• [Objective]: Repeat the full listing, word for word.
** start Supplied data **
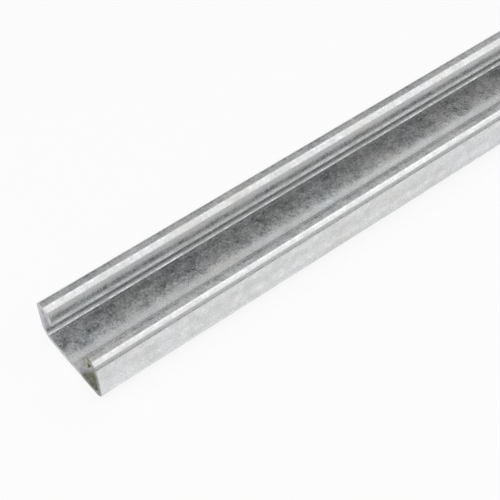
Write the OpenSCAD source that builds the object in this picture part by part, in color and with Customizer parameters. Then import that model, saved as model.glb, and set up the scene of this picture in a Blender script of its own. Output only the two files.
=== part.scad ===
// Shallow strut channel, cut to length.
// A steel strip is roll-formed into one piece: a plain web, two flanges and
// two lips that turn in over the open side and then down into the channel.
// X runs along the length, Z points out of the open side, and the origin is
// in the middle of the back of the web.

/* [Channel] */
// Length of the cut piece
channel_length = 1000; // [200:50:6000]
// Width over the two flanges
channel_width = 41.3; // [39:0.1:62]
// Height from the back of the web to the top of the lips
channel_height = 20.6; // [18:0.1:82.6]

/* [Strip] */
// Thickness of the steel strip
strip_thickness = 2.5; // [1.5:0.1:2.8]
// Inside radius of the bends between the web and the flanges
web_bend_radius = 3.4; // [0.8:0.1:5]
// Inside radius of the bends between the flanges and the lips
flange_bend_radius = 1; // [0.5:0.1:1.6]
// Inside radius of the bends where the lips turn down beside the slot
slot_bend_radius = 2.1; // [0.5:0.1:2.2]

/* [Slot] */
// Width of the slot between the two lips
slot_width = 22.4; // [14:0.1:24]
// Depth of each lip from the top face to the strip's edge
lip_depth = 7.5; // [6.2:0.1:9]
// Rounding of the strip's two edges at the bottom of the lips
lip_edge_radius = 0.8; // [0.1:0.1:1.1]

/* [Hidden] */
$fn = 64;

half_width = channel_width / 2;
half_slot = slot_width / 2;
lip_width = half_width - half_slot;
web_bend_outside = web_bend_radius + strip_thickness;
flange_bend_outside = flange_bend_radius + strip_thickness;
// a wide slot leaves less room for the bend beside it, and a thin strip less for its edge
slot_bend_inside = min(slot_bend_radius, lip_width - flange_bend_outside - strip_thickness - 0.1);
slot_bend_outside = slot_bend_inside + strip_thickness;
edge_radius = min(lip_edge_radius, 0.45 * strip_thickness);
lip_edge_height = channel_height - lip_depth;
overlap = 0.5;

// Both sides of the section's middle line
module both_sides() {
    children();
    mirror([1, 0]) children();
}

// What a bend leaves over of a square corner. The corner is at the origin and its sides run
// along +X and +Y; the piece reaches past them by the overlap, so that it cuts or joins cleanly.
module corner(radius) {
    difference() {
        translate([-overlap, -overlap]) square(radius + overlap);
        translate([radius, radius]) circle(r = radius);
    }
}

// The strip's outline as if the channel were a closed box, this far in from its outside
module closed_box(inset) {
    difference() {
        translate([inset - half_width, inset])
            square([channel_width - 2 * inset, channel_height - 2 * inset]);
        both_sides() {
            translate([half_width - inset, inset])
                rotate(90) corner(web_bend_outside - inset);
            translate([half_width - inset, channel_height - inset])
                rotate(180) corner(flange_bend_outside - inset);
        }
    }
}

// What a lip takes of the room inside: the part that turns down, and the bend above it
module lip() {
    translate([half_slot - overlap, lip_edge_height])
        square([strip_thickness + overlap, lip_depth]);
    translate([half_slot + strip_thickness, channel_height - strip_thickness])
        rotate(-90) corner(slot_bend_inside);
}

module section() {
    difference() {
        closed_box(0);
        // the room inside
        difference() {
            closed_box(strip_thickness);
            both_sides() lip();
        }
        // the slot
        translate([-half_slot, lip_edge_height - overlap])
            square([slot_width, lip_depth + 2 * overlap]);
        both_sides() {
            // the bend beside the slot
            translate([half_slot, channel_height])
                rotate(-90) corner(slot_bend_outside);
            // the strip's rounded edge
            translate([half_slot, lip_edge_height])
                corner(edge_radius);
            translate([half_slot + strip_thickness, lip_edge_height])
                rotate(90) corner(edge_radius);
        }
    }
}

module strut_channel() {
    color("silver")
        rotate([90, 0, 90])
            linear_extrude(height = channel_length, center = true)
                section();
}

strut_channel();
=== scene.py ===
import math

import bmesh
import bpy
from mathutils import Matrix, Vector


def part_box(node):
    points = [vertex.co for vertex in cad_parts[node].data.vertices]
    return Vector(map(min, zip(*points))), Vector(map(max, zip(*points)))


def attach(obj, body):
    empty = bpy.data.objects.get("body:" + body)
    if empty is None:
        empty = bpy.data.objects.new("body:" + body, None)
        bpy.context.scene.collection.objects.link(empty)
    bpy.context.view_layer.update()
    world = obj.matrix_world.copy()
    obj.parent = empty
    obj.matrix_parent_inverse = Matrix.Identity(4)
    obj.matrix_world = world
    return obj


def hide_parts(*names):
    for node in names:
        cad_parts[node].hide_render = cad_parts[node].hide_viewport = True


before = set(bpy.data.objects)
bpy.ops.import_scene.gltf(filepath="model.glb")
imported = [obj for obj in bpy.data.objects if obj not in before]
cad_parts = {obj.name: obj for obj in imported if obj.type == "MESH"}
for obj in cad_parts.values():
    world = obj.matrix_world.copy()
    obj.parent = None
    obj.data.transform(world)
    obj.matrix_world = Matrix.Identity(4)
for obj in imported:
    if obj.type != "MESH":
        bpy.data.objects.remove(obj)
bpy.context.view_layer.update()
low, high = (Vector(corner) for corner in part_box("strut_channel"))


# small helpers

def srgb(hexColour):
    # sRGB hex to the linear colour that a socket takes
    channels = [int(hexColour[i:i + 2], 16) / 255 for i in (1, 3, 5)]
    return (*[c / 12.92 if c <= 0.04045 else ((c + 0.055) / 1.055) ** 2.4 for c in channels], 1.0)


def addNode(tree, kind, inputs=None, **settings):
    # settings are the node's own properties; inputs are values or links for its sockets
    node = tree.nodes.new(kind)
    for name, value in settings.items():
        setattr(node, name, value)
    for name, value in (inputs or {}).items():
        socket = node.inputs[name]
        if isinstance(value, bpy.types.NodeSocket):
            tree.links.new(value, socket)
        else:
            socket.default_value = value
    return node


def newMaterial(name):
    material = bpy.data.materials.new(name)
    material.use_nodes = True
    material.node_tree.nodes.clear()
    return material, material.node_tree


# camera

camera = {
    "azimuth": -34.18,       # degrees round from the -Y side
    "elevation": 48.61,
    "roll": -4.55,
    "lens": 95.55,           # mm, on the 36 mm sensor
    "aimFromEnd": 0.08079,   # m, where its axis meets mid height
    "aimAcross": -0.00405,
    "distance": 0.51518,
}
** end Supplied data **
• [Result]:
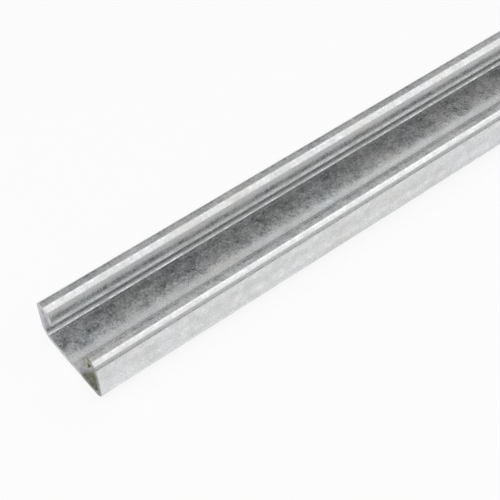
Write the OpenSCAD source that builds the object in this picture part by part, in color and with Customizer parameters. Then import that model, saved as model.glb, and set up the scene of this picture in a Blender script of its own. Output only the two files.
=== part.scad ===
// Shallow strut channel, cut to length.
// A steel strip is roll-formed into one piece: a plain web, two flanges and
// two lips that turn in over the open side and then down into the channel.
// X runs along the length, Z points out of the open side, and the origin is
// in the middle of the back of the web.

/* [Channel] */
// Length of the cut piece
channel_length = 1000; // [200:50:6000]
// Width over the two flanges
channel_width = 41.3; // [39:0.1:62]
// Height from the back of the web to the top of the lips
channel_height = 20.6; // [18:0.1:82.6]

/* [Strip] */
// Thickness of the steel strip
strip_thickness = 2.5; // [1.5:0.1:2.8]
// Inside radius of the bends between the web and the flanges
web_bend_radius = 3.4; // [0.8:0.1:5]
// Inside radius of the bends between the flanges and the lips
flange_bend_radius = 1; // [0.5:0.1:1.6]
// Inside radius of the bends where the lips turn down beside the slot
slot_bend_radius = 2.1; // [0.5:0.1:2.2]

/* [Slot] */
// Width of the slot between the two lips
slot_width = 22.4; // [14:0.1:24]
// Depth of each lip from the top face to the strip's edge
lip_depth = 7.5; // [6.2:0.1:9]
// Rounding of the strip's two edges at the bottom of the lips
lip_edge_radius = 0.8; // [0.1:0.1:1.1]

/* [Hidden] */
$fn = 64;

half_width = channel_width / 2;
half_slot = slot_width / 2;
lip_width = half_width - half_slot;
web_bend_outside = web_bend_radius + strip_thickness;
flange_bend_outside = flange_bend_radius + strip_thickness;
// a wide slot leaves less room for the bend beside it, and a thin strip less for its edge
slot_bend_inside = min(slot_bend_radius, lip_width - flange_bend_outside - strip_thickness - 0.1);
slot_bend_outside = slot_bend_inside + strip_thickness;
edge_radius = min(lip_edge_radius, 0.45 * strip_thickness);
lip_edge_height = channel_height - lip_depth;
overlap = 0.5;

// Both sides of the section's middle line
module both_sides() {
    children();
    mirror([1, 0]) children();
}

// What a bend leaves over of a square corner. The corner is at the origin and its sides run
// along +X and +Y; the piece reaches past them by the overlap, so that it cuts or joins cleanly.
module corner(radius) {
    difference() {
        translate([-overlap, -overlap]) square(radius + overlap);
        translate([radius, radius]) circle(r = radius);
    }
}

// The strip's outline as if the channel were a closed box, this far in from its outside
module closed_box(inset) {
    difference() {
        translate([inset - half_width, inset])
            square([channel_width - 2 * inset, channel_height - 2 * inset]);
        both_sides() {
            translate([half_width - inset, inset])
                rotate(90) corner(web_bend_outside - inset);
            translate([half_width - inset, channel_height - inset])
                rotate(180) corner(flange_bend_outside - inset);
        }
    }
}

// What a lip takes of the room inside: the part that turns down, and the bend above it
module lip() {
    translate([half_slot - overlap, lip_edge_height])
        square([strip_thickness + overlap, lip_depth]);
    translate([half_slot + strip_thickness, channel_height - strip_thickness])
        rotate(-90) corner(slot_bend_inside);
}

module section() {
    difference() {
        closed_box(0);
        // the room inside
        difference() {
            closed_box(strip_thickness);
            both_sides() lip();
        }
        // the slot
        translate([-half_slot, lip_edge_height - overlap])
            square([slot_width, lip_depth + 2 * overlap]);
        both_sides() {
            // the bend beside the slot
            translate([half_slot, channel_height])
                rotate(-90) corner(slot_bend_outside);
            // the strip's rounded edge
            translate([half_slot, lip_edge_height])
                corner(edge_radius);
            translate([half_slot + strip_thickness, lip_edge_height])
                rotate(90) corner(edge_radius);
        }
    }
}

module strut_channel() {
    color("silver")
        rotate([90, 0, 90])
            linear_extrude(height = channel_length, center = true)
                section();
}

strut_channel();
=== scene.py ===
import math

import bmesh
import bpy
from mathutils import Matrix, Vector


def part_box(node):
    points = [vertex.co for vertex in cad_parts[node].data.vertices]
    return Vector(map(min, zip(*points))), Vector(map(max, zip(*points)))


def attach(obj, body):
    empty = bpy.data.objects.get("body:" + body)
    if empty is None:
        empty = bpy.data.objects.new("body:" + body, None)
        bpy.context.scene.collection.objects.link(empty)
    bpy.context.view_layer.update()
    world = obj.matrix_world.copy()
    obj.parent = empty
    obj.matrix_parent_inverse = Matrix.Identity(4)
    obj.matrix_world = world
    return obj


def hide_parts(*names):
    for node in names:
        cad_parts[node].hide_render = cad_parts[node].hide_viewport = True


before = set(bpy.data.objects)
bpy.ops.import_scene.gltf(filepath="model.glb")
imported = [obj for obj in bpy.data.objects if obj not in before]
cad_parts = {obj.name: obj for obj in imported if obj.type == "MESH"}
for obj in cad_parts.values():
    world = obj.matrix_world.copy()
    obj.parent = None
    obj.data.transform(world)
    obj.matrix_world = Matrix.Identity(4)
for obj in imported:
    if obj.type != "MESH":
        bpy.data.objects.remove(obj)
bpy.context.view_layer.update()
low, high = (Vector(corner) for corner in part_box("strut_channel"))


# small helpers

def srgb(hexColour):
    # sRGB hex to the linear colour that a socket takes
    channels = [int(hexColour[i:i + 2], 16) / 255 for i in (1, 3, 5)]
    return (*[c / 12.92 if c <= 0.04045 else ((c + 0.055) / 1.055) ** 2.4 for c in channels], 1.0)


def addNode(tree, kind, inputs=None, **settings):
    # settings are the node's own properties; inputs are values or links for its sockets
    node = tree.nodes.new(kind)
    for name, value in settings.items():
        setattr(node, name, value)
    for name, value in (inputs or {}).items():
        socket = node.inputs[name]
        if isinstance(value, bpy.types.NodeSocket):
            tree.links.new(value, socket)
        else:
            socket.default_value = value
    return node


def newMaterial(name):
    material = bpy.data.materials.new(name)
    material.use_nodes = True
    material.node_tree.nodes.clear()
    return material, material.node_tree


# camera

camera = {
    "azimuth": -34.18,       # degrees round from the -Y side
    "elevation": 48.61,
    "roll": -4.55,
    "lens": 95.55,           # mm, on the 36 mm sensor
    "aimFromEnd": 0.08079,   # m, where its axis meets mid height
    "aimAcross": -0.00405,
    "distance": 0.51518,
}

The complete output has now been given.